Bisnis.com, JAKARTA — PT Pertamina (Persero) dan Shell Upstream Oversas Ltd telah mencapai kesepakatan terkait dengan nilai serta termin waktu pembayaran divestasi 35 persen hak partisipasi atau participating interest (PI) Shell di Blok Masela.
Wakil Menteri BUMN I Pahala Mansury menuturkan, Pertamina telah melaporkan kesepakatan ihwal negosiasi peralihan hak partisipasi 35 persen tersebut awal bulan ini.
“Intinya pihak Pertamina sudah melaporkan bahwa sudah ada kesepakatan mengenai nilai dan juga akan dibayarkan dalam dua kali pembayaran,” kata Pahala saat ditemui di Jakarta, Kamis (6/7/2023).
Sementara itu, Pahala mengatakan, pembicaraan ihwal potensi kerja sama pengembangan lapangan dengan Petroliam Nasional Berhad atau Petronas masih terus berproses di tengah rampungnya negosiasi divestasi antara Pertamina dan Shell.
Di sisi lain, Pahala menerangkan, Pertamina dan Petronas tidak membentuk usaha patungan atau joint venture (JV) pada saat pengembangan lapangan. Dia menambahkan, akuisisi itu dilakukan masing-masing dengan kepemilikan PI pada ladang gas yang telah lama mangkrak tersebut.
“Jadi yang participating bagian dari interest-nya ini yang pasti akan kita lakukan oleh Pertamina, mengenai Petronas sendiri nanti akan perlu dibicarakan lebih lanjut,” kata dia.
Baca Juga
Sebelumnya, Kepala SKK Migas Dwi Soetjipto mengatakan, saat awal membentuk konsorsium, Pertamina dan Petronas, sepakat untuk kepemilikan saham masing-masing berada di angka 20 persen dan 15 persen.
Hanya saja, Tjip mengatakan, komposisi saham antar grup konsorsium itu masih dibahas mendekati penyelesaian perjanjian jual beli (sales and purchase agreement/SPA) divestasi bulan ini.
“Porsi rencana waktu awal mereka untuk mulai kerja sama untuk masuk di Abadi Masela seperti itu, tapi kan terakhinya penyelesaian SPA dan sebagainya itu seperti apa kita masih tunggu laporan dari Pertamina,” kata Tjip saat ditemui Bisnis, Rabu (5/7/2023).
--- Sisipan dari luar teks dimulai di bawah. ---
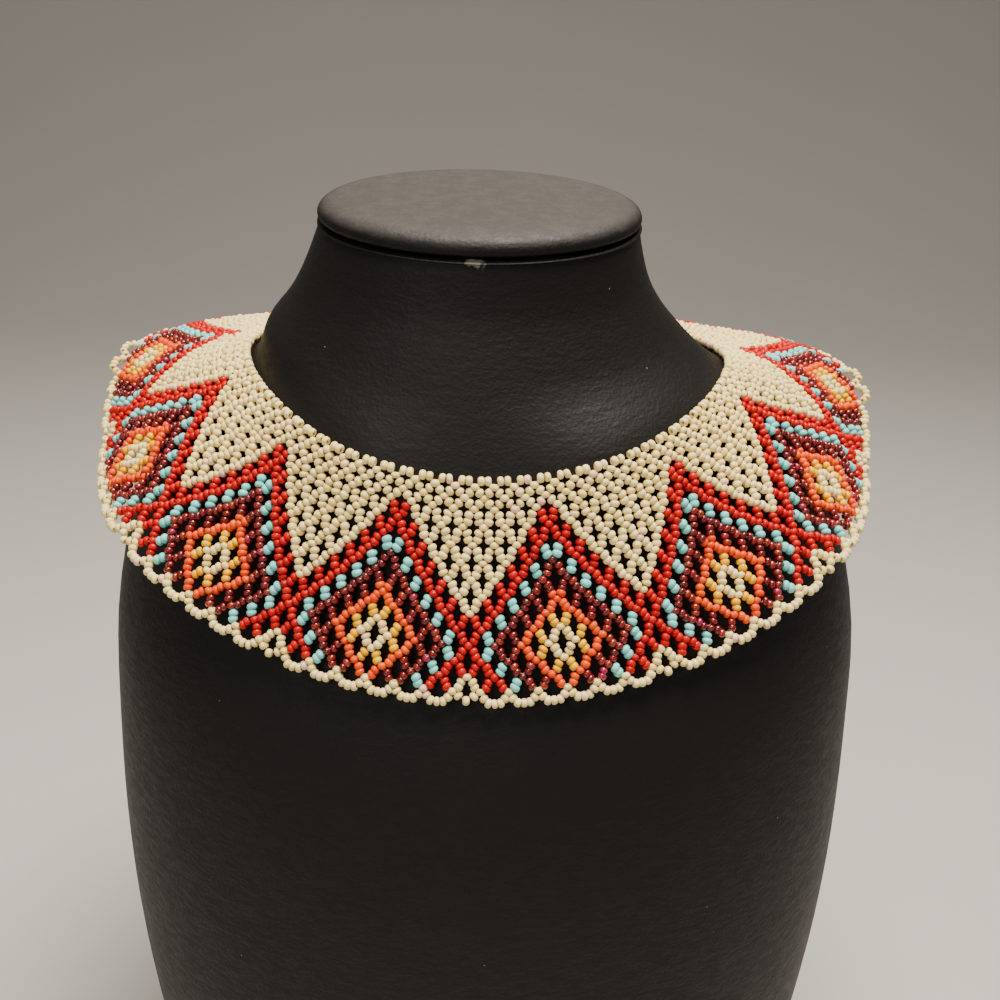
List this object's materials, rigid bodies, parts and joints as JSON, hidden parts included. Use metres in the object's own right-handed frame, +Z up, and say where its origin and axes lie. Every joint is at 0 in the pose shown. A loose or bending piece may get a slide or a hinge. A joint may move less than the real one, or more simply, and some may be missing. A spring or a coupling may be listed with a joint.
{
  "type": "bib necklace on neck bust",
  "caption": "Wide netted glass-bead bib collar with a zigzag and diamond border, worn on a padded leatherette neck bust.",
  "frame": {"origin": "centre of the whole object's footprint, on the underside of the bust's base", "axes": "+Z up, -Y out of the bust's chest, +X towards the wearer's left"},
  "size_m": [0.2331, 0.1728, 0.3276],
  "materials": {
    "leatherette": "matt black leatherette, fine pebble grain",
    "bead_net": "glass seed beads in ivory, red, turquoise, maroon, orange and yellow",
    "ivory_bead": "opaque ivory glass seed beads",
    "red_bead": "opaque red glass seed beads",
    "turquoise_bead": "opaque pale turquoise glass seed beads",
    "maroon_bead": "glossy deep maroon glass seed beads",
    "orange_bead": "opaque orange glass seed beads",
    "yellow_bead": "opaque yellow glass seed beads",
    "thread": "fine white nylon beading thread",
    "clasp_metal": "plain gilt"
  },
  "bodies": {
    "root": {"bust_body": "leatherette", "neck_cap": "leatherette", "net_collar": "bead_net", "neckline_edge": "ivory_bead", "picot_edge": "ivory_bead", "clasp": "clasp_metal"}
  },
  "joints": []
}
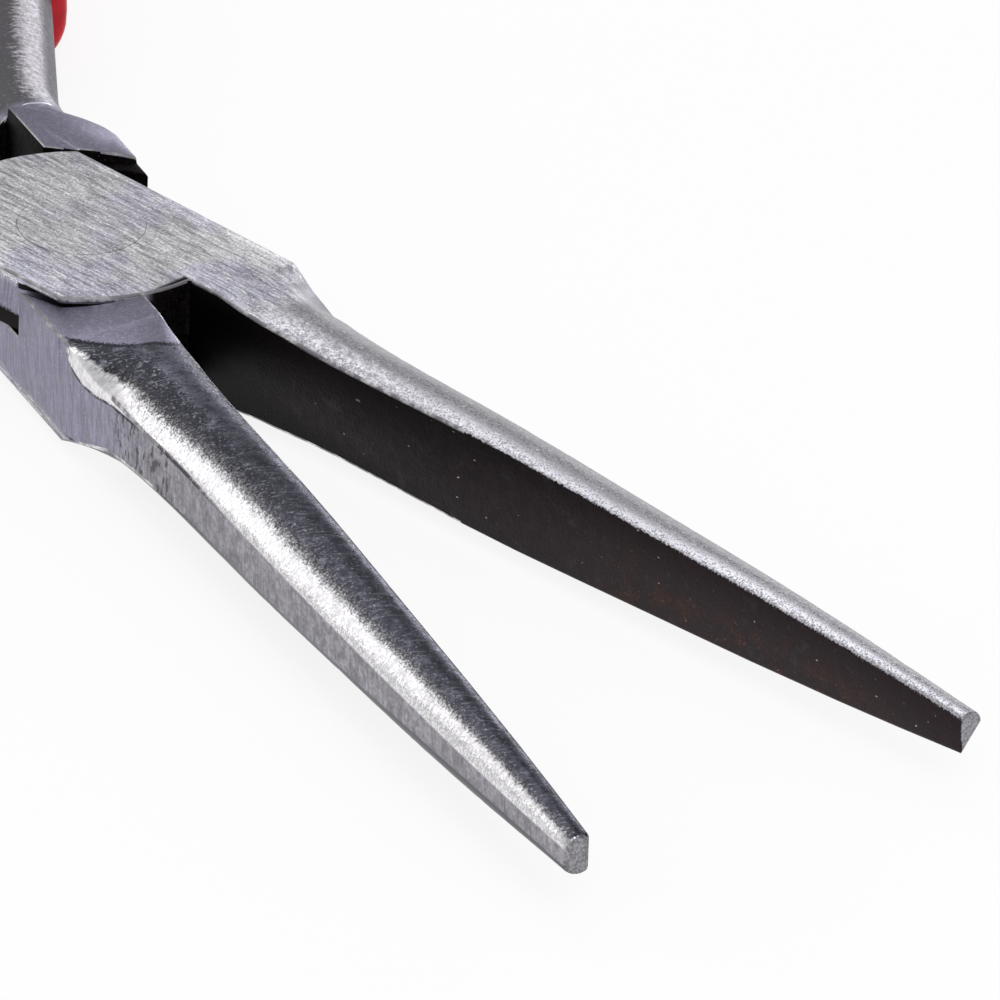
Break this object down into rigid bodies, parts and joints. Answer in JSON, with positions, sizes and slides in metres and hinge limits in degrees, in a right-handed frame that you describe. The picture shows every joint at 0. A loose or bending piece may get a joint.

Adapun, puncak produksi gas yang dihasilkan dari Lapangan Abadi Blok Masela diperkirakan mencapai 9,5 juta ton per tahun (MTPA) dan 150 juta standar kaki kubik per hari (MMscfd). Proyek yang diperkirakan menelan biaya investasi hingga US$19,8 miliar tersebut ditargetkan dapat memulai produksinya pada kuartal II/2027.
Menteri Energi dan Sumber Daya Mineral (ESDM) Arifin Tasfrif mengatakan, proyek pengembangan Blok Masela bakal tetap menggunakan sistem kombinasi darat (onshore) dan laut (offshore) untuk memastikan nilai investasi dari rencana pengembangan lapangan atau plan of development (PoD) saat ini.
“Ya kalau diubah kan nanti bisa berubah lagi target produksinya,” kata Arifin saat ditemui selepas acara peluncuran buku karya Komisaris Utama PT Perusahaan Gas Negara Tbk (PGN) di Hotel Darmawangsa, Jakarta, Rabu (5/7/2023).
Lewat sistem kombinasi itu, pengeboran dasar laut bakal dilakukan di kedalaman 600 meter serta kedalaman sumur 4.000 meter, gas yang didapat akan diolah dalam bangunan apung bernama floating production, storage and offloading (FPSO) untuk dimurnikan dari kandungan zat lain.
Setelah dimurnikan di FPSO, gas bakal disalurkan menuju kilang gas alam cair atau liquefied natural gas (LNG) yang ada di darat melalui pipa bernama Gass Export Pipeline (GEP) yang berjarak 175 kilometer serta melalui palung-palung laut.
Portofolio Blok Abadi Masela menjadi aset pengelolaan gas terbesar kedua dari Inpex setelah Ichthys LNG Project di Australia. Proyek Blok Abadi Masela itu bakal menutupi lebih dari 10 persen kebutuhan impor LNG tahunan Jepang nantinya. Di sisi lain, proyek itu juga diharapkan dapat menjaga ketahanan pasokan energi di Indonesia, Jepang dan beberapa negara Asia lainnya.